* [What you should do]
Quote each line exactly, from the line that contains "for name, make" down to the last line of the listing, and no other lines.

* [Data excerpt]
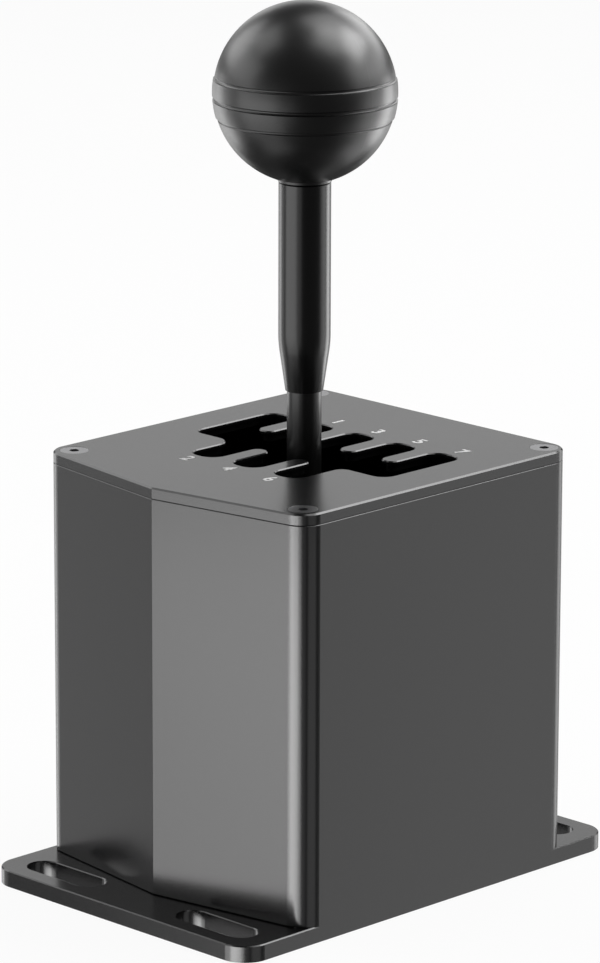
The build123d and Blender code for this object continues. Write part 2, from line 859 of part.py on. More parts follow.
def make_shift_knob():
    """A ball on a low collar, with a slightly proud band between its upper and lower grooves."""
    top_z, middle_z, low_z = knob_grooves_z
    proud_r = knob_r + knob_band_proud
    belt = block((-proud_r, -proud_r, low_z), (proud_r, proud_r, top_z))
    ball = Sphere(knob_r) + (Sphere(proud_r) & belt)
    ball -= knob_groove(top_z, proud_r)
    ball -= knob_groove(middle_z, proud_r)
    ball -= knob_groove(low_z, proud_r)
    ball = Pos(0, 0, knob_centre_z) * ball
    under = (-knob_r, -knob_r, knob_centre_z - knob_r - overrun)
    ball -= block(under, (knob_r, knob_r, knob_flat_z))
    ball += bar("z", knob_collar_r, knob_seat_z, knob_flat_z)
    return ball - bar("z", insert_r + fit, knob_seat_z, knob_seat_z + insert_height)


def make_knob_insert():
    insert = bar("z", insert_r, knob_seat_z, knob_seat_z + insert_height)
    return insert - bar("z", rod_thread_r + fit, knob_seat_z, knob_seat_z + insert_height - insert_wall)


# Magnets and sensor boards


def magnet_holder(axis, shaft_end):
    """A cup that grips a shaft's end and holds a disc magnet."""
    across = (0, pivot_z)
    start = shaft_end - holder_grip
    magnet_start = shaft_end + holder_web
    holder = bar(axis, holder_r, start, start + holder_length, across)
    holder -= bar(axis, shaft_r + fit, start, shaft_end, across)
    return holder - bar(axis, magnet_r + fit, magnet_start, start + holder_length, across)


def magnet(axis, shaft_end):
    start = shaft_end + holder_web
    return bar(axis, magnet_r, start, start + magnet_thickness, (0, pivot_z))


def make_select_magnet_holder():
    return magnet_holder("y", trunnion_rear_end)


def make_select_magnet():
    return magnet("y", trunnion_rear_end)


def make_shift_magnet_holder():
    return magnet_holder("x", cross_shaft_end)


def make_shift_magnet():
    return magnet("x", cross_shaft_end)


def small_screw(axis, seat, way, across):
    """A small screw whose head lies on a seat, with its shank the other way along an axis."""
    head_end = seat + way * small_screw_head_height
    screw = bar(axis, small_screw_head_r, seat, head_end, across)
    screw += bar(axis, small_screw_r, seat, seat - way * small_screw_length, across)
    socket = head_end - way * small_screw_hex_depth
    return screw - hexagon(axis, small_screw_hex_af, socket, head_end, across)


def sensor_pillars(axis, start, end):
    pillars = []
    for x in (-pillar_x, pillar_x):
        pillar = bar(axis, pillar_r, start, end, (x, pivot_z))
        pillars.append(pillar - bar(axis, small_screw_r + fit, start, end, (x, pivot_z)))
    return together(pillars)


def sensor_board(axis, start):
    """A small board with a hole over each pillar."""
    width = 2 * board_half_width
    height = 2 * board_half_height
    sizes = (height, width) if axis == "x" else (width, height)
    board = along(axis, extrude(Rectangle(*sizes), board_thickness), start, (0, pivot_z))
    for x in (-pillar_x, pillar_x):
        board -= bar(axis, small_hole_r, start, start + board_thickness, (x, pivot_z))
    return board


def sensor_chip(axis, board_face):
    side = 2 * chip_half
    start = board_face - chip_thickness
    return along(axis, extrude(Rectangle(side, side), chip_thickness), start, (0, pivot_z))


def sensor_screws(axis, seat):
    return together([small_screw(axis, seat, 1, (x, pivot_z)) for x in (-pillar_x, pillar_x)])


def make_select_board_pillars():
    return sensor_pillars("y", rear_bracket_y + bracket_thickness, select_board_y)


def make_select_sensor_board():
    return sensor_board("y", select_board_y)


def make_select_sensor_chip():
    return sensor_chip("y", select_board_y)


def make_select_board_screws():
    return sensor_screws("y", select_board_y + board_thickness)


def make_shift_board_pillars():
    return sensor_pillars("x", yoke_half_x, shift_board_x)


def make_shift_sensor_board():
    return sensor_board("x", shift_board_x)


def make_shift_sensor_chip():
    return sensor_chip("x", shift_board_x)


def make_shift_board_screws():
    return sensor_screws("x", shift_board_x + board_thickness)


# Main board


main_screws = [
    (x, z)
    for x in (-main_screw_x, main_screw_x)
    for z in (main_board_bottom + main_screw_inset, main_board_top - main_screw_inset)
]


def make_main_board():
    low = (-main_board_half_width, main_board_front, main_board_bottom)
    board = block(low, (main_board_half_width, main_board_rear, main_board_top))
    for at in main_screws:
        board -= bar("y", small_hole_r, main_board_front, main_board_rear, at)
    return board


def make_main_board_pillars():
    pillars = []
    for at in main_screws:
        pillar = bar("y", pillar_r, main_board_rear, rear_inner_y, at)
        pillars.append(pillar - bar("y", small_screw_r + fit, main_board_rear, rear_inner_y, at))
    return together(pillars)


def make_main_board_screws():
    return together([small_screw("y", main_board_front, -1, at) for at in main_screws])


def make_main_board_chip():
    low = (main_chip_x - main_chip_half, main_board_front - chip_thickness, main_chip_z - main_chip_half)
    return block(low, (main_chip_x + main_chip_half, main_board_front, main_chip_z + main_chip_half))


def make_usb_socket():
    """A flat oval metal shell with a tongue in its mouth."""
    outer = rear_y - socket_set_back
    inner = outer - usb_mouth_depth
    across = (usb_x, socket_z)
    shell = rounded("y", usb_width, usb_height, usb_corner_r, main_board_rear, outer, across)
    wall = 2 * usb_wall
    shell -= rounded(
        "y", usb_width - wall, usb_height - wall, usb_corner_r - usb_wall, inner, outer, across
    )
    half_x = usb_tongue_half_width
    half_z = usb_tongue_half_thickness
    low = (usb_x - half_x, inner, socket_z - half_z)
    return shell + block(low, (usb_x + half_x, inner + usb_tongue_length, socket_z + half_z))


def make_data_socket():
    """A square modular socket with a step for the plug's latch."""
    outer = rear_y - socket_set_back
    inner = outer - data_mouth_depth
    across = (data_x, socket_z)
    body = rounded("y", data_width, data_height, data_corner_r, main_board_rear, outer, across)
    half = data_mouth_width / 2
    top = socket_z + data_mouth_height / 2
    low = socket_z - data_mouth_height / 2
    body -= block((data_x - half, inner, low), (data_x + half, outer, top))
    latch = data_latch_width / 2
    return body - block((data_x - latch, inner, low - data_latch_height), (data_x + latch, outer, low))


def make_data_contacts():
    """The socket's spring contacts, laid along the top of its mouth."""
    inner = rear_y - socket_set_back - data_mouth_depth
    top = socket_z + data_mouth_height / 2
    half = contact_width / 2
    contacts = []
    for i in range(contact_count):
        x = data_x + (i - (contact_count - 1) / 2) * contact_pitch
        low = (x - half, inner, top - contact_thickness)
        contacts.append(block(low, (x + half, inner + contact_length, top)))
    return together(contacts)


# Leads and plugs


def plug(low, x_length, y_length):
    """A plug that stands on its low corner."""
    return block(low, (low[0] + x_length, low[1] + y_length, low[2] + plug_height))


def main_plug(x):
    low = (x - plug_half_width, main_board_front - plug_depth, main_plug_z)
    return plug(low, 2 * plug_half_width, plug_depth)


def make_main_board_plugs():
    return together([main_plug(select_main_x), main_plug(shift_main_x)])


def make_select_lead_plug():
    low = (select_plug_x - plug_half_width, select_board_y - plug_depth, pivot_z + select_plug_rise)
    return plug(low, 2 * plug_half_width, plug_depth)


def make_shift_lead_plug():
    start = shift_board_x + board_thickness
    low = (start, shift_plug_y - plug_half_width, pivot_z + shift_plug_rise)
    return plug(low, plug_depth, 2 * plug_half_width)


def lead(points):
    """A lead along straight runs, with each bend as wide as its two runs allow."""
    points = [Vector(*point) for point in points]
    runs = [b - a for a, b in zip(points, points[1:])]
    bends = []
    for before, after in zip(runs, runs[1:]):
        half_turn = radians(before.get_angle(after)) / 2
        bends.append(lead_bend_share * min(before.length, after.length) / tan(half_turn))
    print("lead bend radii", [round(bend, 1) for bend in bends])
    path = FilletPolyline(*points, radius=bends)
    section = Plane(origin=points[0], z_dir=runs[0]) * Circle(lead_r)
    return sweep(section, path=path)


def main_plug_top(x):
    return (x, main_board_front - plug_depth / 2, main_plug_z + plug_height)


def raised(point, rise):
    return (point[0], point[1], point[2] + rise)


def make_select_lead():
    start = (select_plug_x, select_board_y - plug_depth / 2, pivot_z + select_plug_rise + plug_height)
    end = main_plug_top(select_main_x)
    crest = raised(end, lead_rise)
    return lead([start, raised(start, crest[2] - start[2]), crest, end])


def make_shift_lead():
    start_x = shift_board_x + board_thickness + plug_depth / 2
    start = (start_x, shift_plug_y, pivot_z + shift_plug_rise + plug_height)
    middle = (lead_mid_x, lead_mid_y, start[2] + lead_crown)
    end = main_plug_top(shift_main_x)
    return lead([start, raised(start, lead_rise), middle, raised(end, lead_rise), end])


nodes = {
    "base_plate": make_base_plate,
    "housing": make_housing,
    "gate_cover": make_gate_cover,
    "cover_screws": make_cover_screws,
    "base_screws": make_base_screws,
    "bracket_screws": make_bracket_screws,
    "front_bracket": make_front_bracket,
    "rear_bracket": make_rear_bracket,
    "trunnion_bearing_outers": make_trunnion_bearing_outers,
    "trunnion_bearing_inners": make_trunnion_bearing_inners,
    "pivot_bearing_outers": make_pivot_bearing_outers,
    "pivot_bearing_inners": make_pivot_bearing_inners,
    "yoke": make_yoke,
    "front_trunnion": make_front_trunnion,
    "rear_trunnion": make_rear_trunnion,
    "trunnion_clips": make_trunnion_clips,
    "centring_spring": make_centring_spring,
    "lever_hub": make_lever_hub,
    "hub_grub_screw": make_hub_grub_screw,
    "cross_shaft": make_cross_shaft,
    "cross_shaft_clips": make_cross_shaft_clips,
    "detent_cam": make_detent_cam,
    "cam_pins": make_cam_pins,
    "detent_leaf": make_detent_leaf,
    "detent_leaf_screws": make_detent_leaf_screws,
    "lever_rod": make_lever_rod,
    "rod_lock_nut": make_rod_lock_nut,
    "lever_tube": make_lever_tube,
    "shift_knob": make_shift_knob,
    "knob_insert": make_knob_insert,
    "select_magnet_holder": make_select_magnet_holder,
    "select_magnet": make_select_magnet,
    "select_board_pillars": make_select_board_pillars,
    "select_sensor_board": make_select_sensor_board,
    "select_sensor_chip": make_select_sensor_chip,
    "select_board_screws": make_select_board_screws,
    "select_lead_plug": make_select_lead_plug,
    "select_lead": make_select_lead,
    "shift_magnet_holder": make_shift_magnet_holder,
    "shift_magnet": make_shift_magnet,
    "shift_board_pillars": make_shift_board_pillars,
    "shift_sensor_board": make_shift_sensor_board,
    "shift_sensor_chip": make_shift_sensor_chip,
    "shift_board_screws": make_shift_board_screws,
    "shift_lead_plug": make_shift_lead_plug,
    "shift_lead": make_shift_lead,
    "main_board": make_main_board,
    "main_board_pillars": make_main_board_pillars,
    "main_board_screws": make_main_board_screws,
    "main_board_chip": make_main_board_chip,
    "main_board_plugs": make_main_board_plugs,
    "usb_socket": make_usb_socket,
    "data_socket": make_data_socket,
    "data_contacts": make_data_contacts,
}

os.makedirs("parts", exist_ok=True)
for name, make in nodes.items():
    save(name, make())
print("least gap of the centring spring to itself", round(least_spring_gap(), 2))
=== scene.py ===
"""Finish of the seven-speed gear shifter: every metal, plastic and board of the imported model,
the gate's numbers, the small parts on the boards, and a plain pale studio. Metres, +Z up."""

import math
import random

import bmesh
import bpy
from mathutils import Matrix, Vector


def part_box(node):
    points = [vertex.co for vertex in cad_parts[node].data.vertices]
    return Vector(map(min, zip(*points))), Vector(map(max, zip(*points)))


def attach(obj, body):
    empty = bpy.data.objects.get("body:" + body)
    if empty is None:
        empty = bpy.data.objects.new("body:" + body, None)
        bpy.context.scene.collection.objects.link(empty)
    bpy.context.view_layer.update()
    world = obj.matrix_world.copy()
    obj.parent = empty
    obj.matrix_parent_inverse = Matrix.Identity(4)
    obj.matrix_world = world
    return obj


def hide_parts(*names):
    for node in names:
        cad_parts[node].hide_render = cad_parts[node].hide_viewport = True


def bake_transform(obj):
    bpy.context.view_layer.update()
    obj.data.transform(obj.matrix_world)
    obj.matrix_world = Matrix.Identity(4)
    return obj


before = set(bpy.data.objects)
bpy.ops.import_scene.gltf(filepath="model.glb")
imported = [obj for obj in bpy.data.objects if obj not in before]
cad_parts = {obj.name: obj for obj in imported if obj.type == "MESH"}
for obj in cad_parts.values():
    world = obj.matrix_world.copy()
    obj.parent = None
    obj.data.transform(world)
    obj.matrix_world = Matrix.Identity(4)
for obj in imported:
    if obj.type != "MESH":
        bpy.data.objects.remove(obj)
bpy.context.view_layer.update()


# Camera
# A long lens, as for a catalogue picture, that looks along the corner between the right-hand
# front facet and the right side, a little from above.
camera_azimuth = math.radians(44.759)
camera_elevation = math.radians(14.602)
camera_roll = math.radians(0.158)
camera_distance = 1.5432
camera_aim = Vector((-0.0060, 0.0045, 0.1081))
lens = 209.42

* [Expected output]
for name, make in nodes.items():
    save(name, make())
print("least gap of the centring spring to itself", round(least_spring_gap(), 2))
=== scene.py ===
"""Finish of the seven-speed gear shifter: every metal, plastic and board of the imported model,
the gate's numbers, the small parts on the boards, and a plain pale studio. Metres, +Z up."""

import math
import random

import bmesh
import bpy
from mathutils import Matrix, Vector


def part_box(node):
    points = [vertex.co for vertex in cad_parts[node].data.vertices]
    return Vector(map(min, zip(*points))), Vector(map(max, zip(*points)))


def attach(obj, body):
    empty = bpy.data.objects.get("body:" + body)
    if empty is None:
        empty = bpy.data.objects.new("body:" + body, None)
        bpy.context.scene.collection.objects.link(empty)
    bpy.context.view_layer.update()
    world = obj.matrix_world.copy()
    obj.parent = empty
    obj.matrix_parent_inverse = Matrix.Identity(4)
    obj.matrix_world = world
    return obj


def hide_parts(*names):
    for node in names:
        cad_parts[node].hide_render = cad_parts[node].hide_viewport = True


def bake_transform(obj):
    bpy.context.view_layer.update()
    obj.data.transform(obj.matrix_world)
    obj.matrix_world = Matrix.Identity(4)
    return obj


before = set(bpy.data.objects)
bpy.ops.import_scene.gltf(filepath="model.glb")
imported = [obj for obj in bpy.data.objects if obj not in before]
cad_parts = {obj.name: obj for obj in imported if obj.type == "MESH"}
for obj in cad_parts.values():
    world = obj.matrix_world.copy()
    obj.parent = None
    obj.data.transform(world)
    obj.matrix_world = Matrix.Identity(4)
for obj in imported:
    if obj.type != "MESH":
        bpy.data.objects.remove(obj)
bpy.context.view_layer.update()


# Camera
# A long lens, as for a catalogue picture, that looks along the corner between the right-hand
# front facet and the right side, a little from above.
camera_azimuth = math.radians(44.759)
camera_elevation = math.radians(14.602)
camera_roll = math.radians(0.158)
camera_distance = 1.5432
camera_aim = Vector((-0.0060, 0.0045, 0.1081))
lens = 209.42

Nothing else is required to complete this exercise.